Nevertheless, the time is ripe for a transition that could sweep the globe with positive effects, not only in the ways we gather energy, but the way we approach nature and economics as well. We are at a crossroads, and the type of technology choices we make today will have an impact on how tomorrow’s civilization collects and uses the power to live in harmony with the Earth…or render it forever uninhabitable.
With the rising cost of fuel and the need to find more renewable sources of energy, advanced research is being conducted to discover more efficient ways to go green. Solar energy in a natural solution as the sun is constantly providing abundant energy which powers the world already. Harnessing solar energy does not produce any type of pollution or damage to our planet, and there are numerous ways in which we can utilize this ample resource to power our everyday needs.
Solar water purification is a great example of an efficient green technology, as it replaces a machine which everyone has a need for that would normally use standard electricity. A solar water purifier makes it possible to produce pure drinking water that is healthy for all with a minimum of input.
With the choice of stationary or portable units, it is easy to purify water anywhere without being connected to the grid. Solar powered water purification units can be used as a portable device for personal use, as well as larger, industrial scales to produce clean drinking water for even sizable communities.
A solar water purifier operates using natural energy from the sun which is gathered by solar panels and then converted into serviceable energy. The solar panel must be placed in direct sunlight for optimal efficiently, which makes solar powered water purifiers an ideal solution for outdoor use such as camping.

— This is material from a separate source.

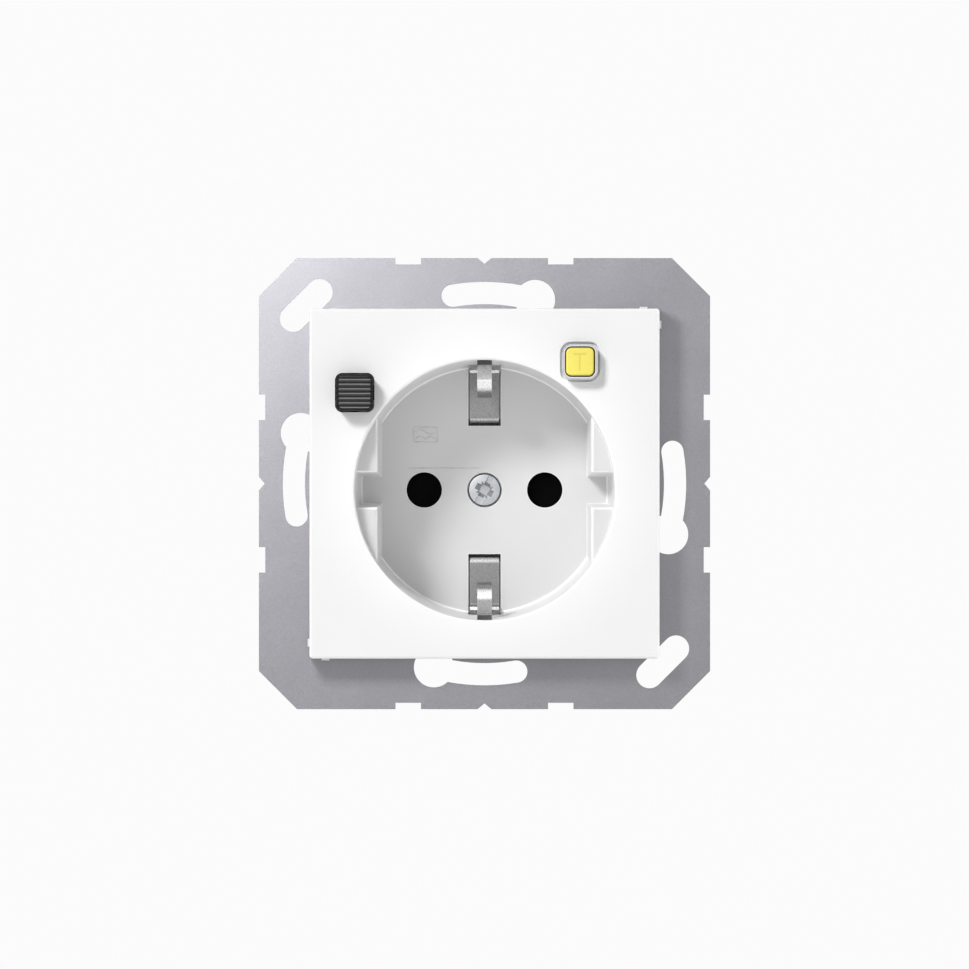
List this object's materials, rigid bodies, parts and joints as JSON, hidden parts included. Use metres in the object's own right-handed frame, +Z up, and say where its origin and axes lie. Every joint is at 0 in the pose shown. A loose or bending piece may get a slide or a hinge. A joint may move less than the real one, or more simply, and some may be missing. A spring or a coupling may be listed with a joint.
{
  "type": "residual current device socket",
  "caption": "Flush wall socket insert with a side-earthed round plug recess, a ribbed reset button, a test button, a plated support frame and a residual current breaker in its base.",
  "frame": {"origin": "middle of the support frame's back plane, which lies on the wall", "axes": "+Y points into the wall, so the plug recess and the buttons face -Y; +Z is up; +X points right as the socket is seen from the front"},
  "size_m": [0.071, 0.0503, 0.071],
  "materials": {
    "zinc_steel": "zinc plated, satin",
    "white_plastic": "glossy moulding",
    "bright_zinc": "bright zinc",
    "brass": "plain",
    "grey_plastic": "moulded, fine grain",
    "cage_metal": "nickel plated",
    "shutter_plastic": "moulded",
    "spring_steel": "drawn wire",
    "clip_metal": "nickel plated spring strip",
    "core_ferrite": "coated ring",
    "winding_copper": "lacquered copper",
    "line_insulation": "insulated wire, brown",
    "neutral_insulation": "insulated wire, blue",
    "contact_silver": "silvered",
    "braid_copper": "braided copper",
    "relay_plastic": "moulded case",
    "black_plastic": "moulded, satin",
    "yellow_plastic": "moulded",
    "board_laminate": "solder mask",
    "resistor_ceramic": "lacquered",
    "arrester_lacquer": "dipped"
  },
  "bodies": {
    "housing": {"base_cover": "grey_plastic", "centre_plate": "white_plastic", "centre_screw": "bright_zinc", "circuit_board": "board_laminate", "core_winding": "winding_copper", "cover_screws": "bright_zinc", "earth_bridge": "brass", "earth_clip_bottom": "clip_metal", "earth_clip_top": "clip_metal", "earth_rivets": "brass", "earth_terminal": "cage_metal", "frame_screws": "bright_zinc", "latch_pin": "bright_zinc", "latch_spring": "spring_steel", "lever_pin": "bright_zinc", "line_conductor": "line_insulation", "line_fixed_contact": "brass", "line_in_terminal": "cage_metal", "line_lead": "braid_copper", "line_out_terminal": "cage_metal", "line_tulip": "brass", "neutral_conductor": "neutral_insulation", "neutral_fixed_contact": "brass", "neutral_in_terminal": "cage_metal", "neutral_lead": "braid_copper", "neutral_out_terminal": "cage_metal", "neutral_tulip": "brass", "reset_spring": "spring_steel", "screw_insert": "brass", "shutter_spring": "spring_steel", "socket_base": "grey_plastic", "sum_core": "core_ferrite", "support_frame": "zinc_steel", "surge_arrester": "arrester_lacquer", "terminal_screws": "bright_zinc", "test_contact": "brass", "test_leaf": "contact_silver", "test_resistor": "resistor_ceramic", "trip_relay": "relay_plastic"},
    "reset": {"reset_button": "black_plastic"},
    "contact_bridge": {"contact_lever": "shutter_plastic", "line_moving_contact": "contact_silver", "neutral_moving_contact": "contact_silver"},
    "latch": {"latch_lever": "clip_metal"},
    "plunger": {"relay_plunger": "bright_zinc"},
    "test": {"test_button": "yellow_plastic"},
    "shutter_disc": {"shutter": "shutter_plastic"}
  },
  "joints": [
    {"name": "reset_slide", "type": "slide", "parent": "housing", "child": "reset", "axis": [0, 1, 0], "range_m": [0, 0.002], "stiffness_N_per_m": 400, "springref_m": -0.003, "deforming": ["reset_spring"]},
    {"name": "contact_lever_hinge", "type": "hinge", "parent": "housing", "child": "contact_bridge", "pos_m": [-0.0132, 0.0194, 0.01505], "axis": [0, 0, -1], "range_deg": [0, 16.01], "deforming": ["line_lead", "neutral_lead"]},
    {"name": "latch_hinge", "type": "hinge", "parent": "housing", "child": "latch", "pos_m": [-0.0016, 0.0218, 0.0165], "axis": [0, 0, 1], "range_deg": [0, 12], "deforming": ["latch_spring"]},
    {"name": "plunger_slide", "type": "slide", "parent": "housing", "child": "plunger", "axis": [-1, 0, 0], "range_m": [0, 0.00071], "stiffness_N_per_m": 150, "springref_m": -0.002},
    {"name": "test_slide", "type": "slide", "parent": "housing", "child": "test", "axis": [0, 1, 0], "range_m": [0, 0.0012], "stiffness_N_per_m": 600, "springref_m": -0.001, "deforming": ["test_leaf"]},
    {"name": "shutter_turn", "type": "hinge", "parent": "housing", "child": "shutter_disc", "pos_m": [0, 0.0108, -0.001], "axis": [0, 1, 0], "range_deg": [0, 40], "stiffness_Nm_per_rad": 0.004, "springref_deg": -11.46, "deforming": ["shutter_spring"]}
  ],
  "couplings": [
    {"joint": "contact_lever_hinge", "follows": "reset_slide", "rad_per_m": 139.6},
    {"joint": "latch_hinge", "follows": "plunger_slide", "rad_per_m": 294}
  ]
}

These solar units are easy to maintain as there are no batteries required, no external electronics and no moving parts. Because they need only water and sunlight to operate, these distillation devices rarely need cleaning. There are many applications of solar water purification, as energy from the sun is used to heat up the water in order to sterilize it. Much like boiling water on a stove to get rid of any contaminants, a solar powered water distiller heats the water up until it is clean enough to drink. It works by heating the water until it evaporates, where it attaches to a piece of plastic held at a slope. All contaminants and other solids are left behind, leaving only pure, clean, drinking water that is ideal for both adults and children.

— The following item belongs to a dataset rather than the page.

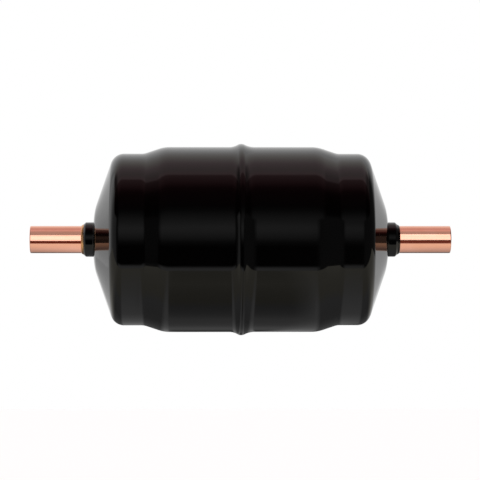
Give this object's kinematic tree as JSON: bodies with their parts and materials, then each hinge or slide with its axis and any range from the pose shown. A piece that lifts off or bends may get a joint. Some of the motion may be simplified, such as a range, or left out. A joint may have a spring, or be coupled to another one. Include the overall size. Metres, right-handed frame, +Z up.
{
  "type": "filter drier",
  "caption": "Hermetic liquid-line filter drier: black steel shell of two stepped cups joined by a girth weld, with copper solder sockets and a spring-loaded desiccant core inside.",
  "frame": {"origin": "on the axis of the shell, in the plane of the girth weld", "axes": "+X along the shell's axis in the flow direction, from the inlet socket to the outlet socket; +Z up"},
  "size_m": [0.173, 0.0789, 0.0788],
  "materials": {
    "shell_paint": "gloss black powder coat",
    "weld_paint": "gloss black powder coat over a weld bead",
    "collar_paint": "gloss black powder coat",
    "copper": "bright drawn copper",
    "braze": "brazing alloy as it set",
    "bare_steel": "pressed bare steel",
    "spring_steel": "spring wire",
    "felt": "pressed felt",
    "desiccant": "moulded block of bonded beads",
    "fibre_mat": "bonded fibre"
  },
  "bodies": {
    "root": {"inlet_shell": "shell_paint", "outlet_shell": "shell_paint", "seam_weld": "weld_paint", "backing_ring": "bare_steel", "inlet_collar": "collar_paint", "outlet_collar": "collar_paint", "inlet_collar_braze": "collar_paint", "outlet_collar_braze": "collar_paint", "inlet_connector": "copper", "outlet_connector": "copper", "inlet_braze_ring": "braze", "outlet_braze_ring": "collar_paint", "core_spring": "spring_steel", "pressure_plate": "bare_steel", "inlet_felt_ring": "felt", "desiccant_core": "desiccant", "filter_mat": "fibre_mat", "outlet_felt_ring": "felt", "mesh_screen": "bare_steel", "perforated_plate": "bare_steel"}
  },
  "joints": []
}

Portable solar water purifiers can distill and purify liquids from natural fresh-water sources such as lakes and streams as well as salt water sources. Some models use both solar energy as well as batteries so that a charge can be stored, giving you the ability to use your purifier any time, anywhere. These solar-powered units even give off a larger yield than standard water purifiers which use grid-power or other sources of energy.
If you need more charge, these purifiers can be hooked up to a car or other direct-current power source, but can still operate using only the energy from the sun. A portable solar water distiller could save your life during an emergency situation such as a flood or earthquake, as it can transform even the dirtiest water into healthy, pure drinking water. It can also be used for camping trips or trips where no clean water is available or even brought along just in case the clean water supply runs out.

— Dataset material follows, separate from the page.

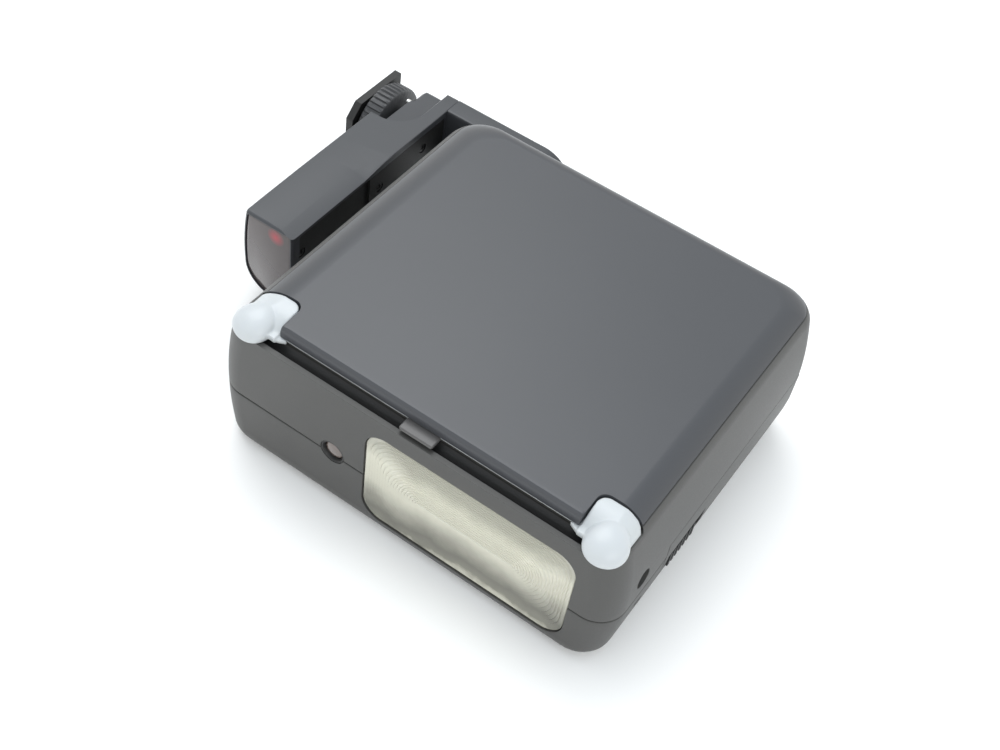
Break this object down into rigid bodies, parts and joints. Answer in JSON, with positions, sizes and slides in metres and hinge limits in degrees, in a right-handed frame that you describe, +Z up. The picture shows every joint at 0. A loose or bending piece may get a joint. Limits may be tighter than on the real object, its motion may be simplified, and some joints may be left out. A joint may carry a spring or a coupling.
{
  "type": "speedlight flash",
  "caption": "Shoe-mount speedlight: a flat wide flash head with sliding white bounce card and battery door, turning on an L-shaped bracket with a knurled lock wheel.",
  "frame": {"origin": "middle of the whole flash at the height of the head underside, on which it lies", "axes": "+Z up, flash window faces -Y, shoe plate faces -X, width along X"},
  "size_m": [0.131, 0.1066, 0.041],
  "materials": {
    "shell_plastic": "fine satin grain",
    "cover_plastic": "smooth satin",
    "card_white": "translucent satin",
    "lens_clear": "ribbed fresnel",
    "reflector_metal": "bright",
    "tube_glass": "clear",
    "black_plastic": "fine matte",
    "steel": "machined",
    "sensor_glass": "tinted",
    "sensor_body": "gloss",
    "sleeve": "shrink sleeve",
    "board": "lacquered",
    "winding": "taped winding",
    "cell_jacket": "printed jacket, plain",
    "contact_metal": "plated",
    "lcd_glass": "clear",
    "key_plastic": "satin",
    "test_plastic": "gloss",
    "lamp_red": "clear red",
    "window_red": "dark red filter"
  },
  "bodies": {
    "foot_unit": {"arm_housing": "shell_plastic", "back_arm": "shell_plastic", "inner_cover": "black_plastic", "cover_screws": "steel", "assist_window": "window_red", "assist_lamp": "lamp_red", "lamp_board": "board", "stop_pin": "steel", "shoe_foot": "black_plastic", "shoe_contacts": "contact_metal", "tilt_pin": "steel"},
    "hinge": {"hinge_block": "black_plastic", "swivel_shaft": "steel", "swivel_washer": "steel", "swivel_nut": "steel"},
    "card": {"bounce_card": "card_white"},
    "door": {"battery_door": "shell_plastic"},
    "latch": {"door_latch": "black_plastic"},
    "zoom": {"zoom_carriage": "black_plastic", "reflector": "reflector_metal", "flash_tube": "tube_glass"},
    "screw": {"lead_screw": "steel"},
    "wheel": {"lock_wheel": "black_plastic"},
    "foot_pin": {"lock_pin": "steel"},
    "mode_key": {"mode_button": "key_plastic"},
    "zoom_key": {"zoom_button": "key_plastic"},
    "select_key": {"select_button": "key_plastic"},
    "light_key": {"light_button": "key_plastic"},
    "test_key": {"test_button": "test_plastic"},
    "switch": {"power_switch": "key_plastic"},
    "head": {"lower_shell": "shell_plastic", "upper_shell": "shell_plastic", "top_cover": "cover_plastic", "flash_lens": "lens_clear", "zoom_motor": "steel", "sensor_bezel": "black_plastic", "sensor_window": "sensor_glass", "light_sensor": "sensor_body", "side_socket": "black_plastic", "main_capacitor": "sleeve", "main_board": "board", "transformer": "winding", "battery_tray": "black_plastic", "battery_cells": "cell_jacket", "cell_contacts": "contact_metal", "door_pin": "steel", "back_panel": "black_plastic", "lcd_window": "lcd_glass", "lcd_module": "sensor_body", "switch_board": "board", "ready_lamp": "lamp_red", "shell_screws": "steel"}
  },
  "joints": [
    {"name": "head_tilt", "type": "hinge", "parent": "foot_unit", "child": "hinge", "pos_m": [-0.01095, 0.043, 0.0195], "axis": [0, 0, 1], "range_deg": [0, 90]},
    {"name": "head_swivel", "type": "hinge", "parent": "hinge", "child": "head", "pos_m": [-0.01555, 0.0359, 0.0195], "axis": [0, 1, 0], "range_deg": [-90, 0]},
    {"name": "card_slide", "type": "slide", "parent": "head", "child": "card", "axis": [0, -1, 0], "range_m": [0, 0.05]},
    {"name": "door_swing", "type": "hinge", "parent": "head", "child": "door", "pos_m": [0.06355, -0.0021, 0.0071], "axis": [0, 1, 0], "range_deg": [0, 95]},
    {"name": "latch_slide", "type": "slide", "parent": "door", "child": "latch", "axis": [0, 1, 0], "range_m": [0, 0.0025]},
    {"name": "zoom_slide", "type": "slide", "parent": "head", "child": "zoom", "axis": [0, 1, 0], "range_m": [0, 0.0055]},
    {"name": "screw_spin", "type": "hinge", "parent": "head", "child": "screw", "pos_m": [0.03055, -0.0421, 0.032], "axis": [0, 1, 0], "range_deg": [0, 1981]},
    {"name": "wheel_spin", "type": "hinge", "parent": "foot_unit", "child": "wheel", "pos_m": [-0.06045, 0.0424, 0.0112], "axis": [-1, 0, 0], "range_deg": [0, 120]},
    {"name": "foot_pin_slide", "type": "slide", "parent": "foot_unit", "child": "foot_pin", "axis": [-1, 0, 0], "range_m": [0, 0.0012]},
    {"name": "mode_press", "type": "slide", "parent": "head", "child": "mode_key", "axis": [0, -1, 0], "range_m": [0, 0.0008], "stiffness_N_per_m": 300},
    {"name": "zoom_press", "type": "slide", "parent": "head", "child": "zoom_key", "axis": [0, -1, 0], "range_m": [0, 0.0008], "stiffness_N_per_m": 300},
    {"name": "select_press", "type": "slide", "parent": "head", "child": "select_key", "axis": [0, -1, 0], "range_m": [0, 0.0008], "stiffness_N_per_m": 300},
    {"name": "light_press", "type": "slide", "parent": "head", "child": "light_key", "axis": [0, -1, 0], "range_m": [0, 0.0008], "stiffness_N_per_m": 300},
    {"name": "test_press", "type": "slide", "parent": "head", "child": "test_key", "axis": [0, -1, 0], "range_m": [0, 0.0008], "stiffness_N_per_m": 300},
    {"name": "power_slide", "type": "slide", "parent": "head", "child": "switch", "axis": [1, 0, 0], "range_m": [0, 0.0045]}
  ],
  "couplings": [
    {"joint": "screw_spin", "follows": "zoom_slide", "rad_per_m": 6283.2},
    {"joint": "foot_pin_slide", "follows": "wheel_spin", "m_per_rad": 0.00057}
  ]
}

The same technology used on portable solar water purifiers can also be applied on a larger scale, making it possible to purify large amounts of water using only the energy from the sun. Most portable solar water purifiers can clean up to 100 gallons of water a day, using only the natural energy given off by the sun. Large-scale purifiers, however, are able to clean up to 1000 gallons of water each day, and can provide clean water from sources including lakes, streams. Like portable purifiers, they can also use a secondary source of energy like a generator, but mainly rely on the natural energy that the sun has to offer.
Communities all over the planet are creating their own, homemade solar water distillation devices, in order to provide clean drinking water for their families and neighbors. Because there are still areas that do not have direct access to clean water lines, they must find methods to transform their water from natural, and possibly polluted sources into water that will be healthy for their entire family.
Everyone needs access to clean water in order to maintain a healthy life. Knowing that the sun will shine on every inch of the globe at one point or another, we can now empower ourselves to utilize the sun’s bountiful energy to persevere.